In summary, we investigated the geometry, electronic band structure, magnetic state, and optical properties of CrI₃ SWNTs with different sets of chiral indices. Unlike the carbon nanotubes, we found that all CrI₃ NT systems had a direct band gap with a ferromagnetic ground state, and the band gap was dependent on the chirality and the diameter. The band gap of zigzag NTs was increased with larger diameter, while the armchair NT showed the opposite trend. This can be understood from the geometric feature. We also calculated the Curie temperature using the Monte Carlo simulation, and the T_c displayed the same feature. In the zigzag NTs, the T_c was enhanced with increasing tube diameter, while the T_c of armchair NT decreased with increasing diameter. The (10,0) ZZ NT had a T_c of 86 K, which is almost twice of that found in the 2D CrI₃ layer. We also explored the frequency dependent optical properties. We found that the optical properties were strongly anisotropic according to the electric polarization direction, and also dependent on the chirality and diameter of NTs. The anisotropic behavior was more noticeable in the long wavelength regime, and the anomalous optical dispersion was observed in the visible range because the refractive index was also increased in the long wavelength.

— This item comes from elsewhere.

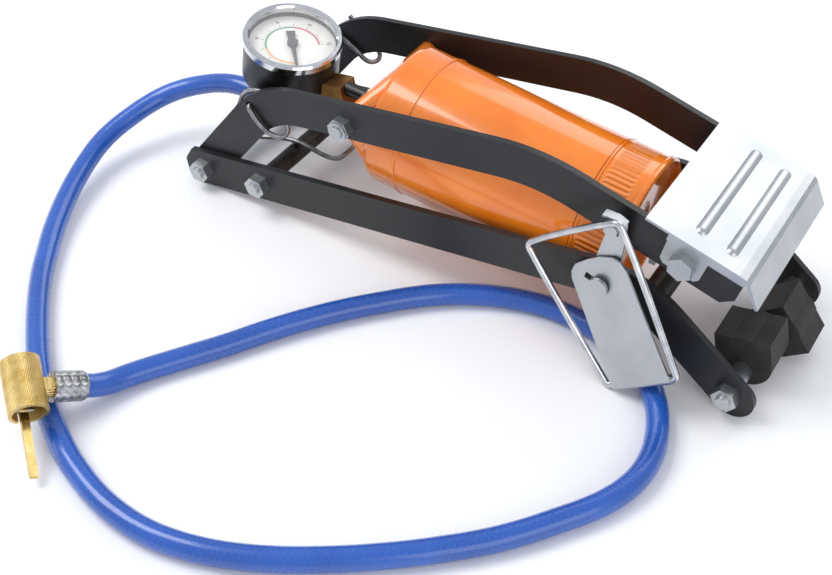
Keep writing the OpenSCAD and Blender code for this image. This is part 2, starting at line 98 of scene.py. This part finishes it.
# %% A round section along a line
def bent_rod(name, points, radius, place, body, stands_for=None, steps=8):
    curve = bpy.data.curves.new(name, "CURVE")
    curve.dimensions = "3D"
    curve.bevel_depth = 1.0  # times the radius on each point, so the box stays true
    curve.bevel_resolution = 5
    curve.resolution_u = steps
    curve.use_fill_caps = True
    line = curve.splines.new("BEZIER")
    line.bezier_points.add(len(points) - 1)
    for knot, point in zip(line.bezier_points, points):
        knot.co = place @ (Vector(point) * MM)
        knot.handle_left_type = "AUTO"
        knot.handle_right_type = "AUTO"
        knot.radius = radius * MM
    piece = bpy.data.objects.new(name, curve)
    scene.collection.objects.link(piece)
    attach(piece, body)
    if stands_for:
        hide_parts(stands_for)
    return piece


# %% [markdown]
# The hose leaves the brass block under the gauge, falls to the floor, runs round in one wide loop
# and comes back to the chuck, which stands across its first stretch. It is 10 mm thick and lies on
# the floor for most of its way, so the line sits one radius above it.

# %% The hose
HOSE_ROUTE = [
    (45.6, -6, 41.1), (37.6, -6, 39.8), (24, -6, 39), (10, -6, 38.8), (-3, -6, 38.2), (-14, -6.4, 35.6),
    (-25, -8.4, 31.6), (-35, -12.8, 27.6), (-42, -18.4, 24.2), (-47, -27.4, 21.2), (-50, -37, 18.6),
    (-52, -46.4, 16.2), (-52.4, -56.4, 13.8), (-50.6, -67.4, 11.6), (-47.4, -78.6, 9.8),
    (-43.2, -89.8, 8.2), (-38, -101, 6.9), (-32, -112, 5.9), (-25.2, -122.6, 5.2), (-18, -133, 5),
    (-10, -143, 5), (-1.6, -152.4, 5), (7, -161.4, 5), (15.6, -169.8, 5), (24.6, -177.8, 5),
    (33.6, -185, 5), (43, -192, 5), (52.8, -198, 5), (64, -204, 5), (76, -209, 5), (90, -213.4, 5),
    (103, -215.6, 5), (116, -216, 5), (128, -214.4, 5), (140, -211.2, 5), (150, -207.4, 5),
    (160, -202.6, 5), (170, -197, 5), (179, -191.2, 5), (188, -185, 5), (197, -178.2, 5),
    (206, -171, 5), (214.4, -163.6, 5), (222.6, -156, 5), (230.6, -147.6, 5), (238, -138.6, 5),
    (245, -129, 5), (251.4, -120, 5), (256.6, -111, 5), (260.2, -102, 5), (262, -93, 5),
    (262, -83.6, 5), (260, -73.6, 5), (256, -63.4, 5), (250.6, -54.4, 5), (244.4, -47, 5),
    (236.4, -40.2, 5), (227, -35.4, 5), (216.4, -31.8, 5), (205, -29.8, 5), (192, -29.2, 5),
    (179, -31, 5), (166, -35.2, 5), (153.6, -41.2, 5), (142, -48.8, 5), (132, -57.4, 5),
    (122, -67.8, 5), (110.6, -80.6, 5), (99.6, -95, 5), (90, -109.4, 5), (80.6, -125, 5),
    (71, -139.4, 5), (62.6, -152.4, 5.2), (58, -161, 5.8), (55, -168.4, 6.8), (52.6, -173.7, 8.6),
    (50.4, -177.6, 10.7),
]
HOSE_R = 5
hose = bent_rod("hose_tube", HOSE_ROUTE, HOSE_R, FLOOR_SHIFT, "base", "hose", steps=6)
hose_length = sum(
    (Vector(a) - Vector(b)).length for a, b in zip(HOSE_ROUTE, HOSE_ROUTE[1:])
) * MM
print("hose", round(hose_length, 3), "m")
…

In particular, the (10,0) ZZ NT, which had the largest Curie temperature in our systems, displayed a large refractive index of 2 near the infrared regime, while it became about 1.4 near the blue light wavelength. This wide variation may suggest that the ZZ NTs have potential infrared optical device applications. Additionally, the CrI₃ NTs showed a large reflectivity near the ultraviolet regime, which can be used for UV protection. Overall, we propose that the CrI₃ NTs have multifunctional physical properties for spintronics and optical applications.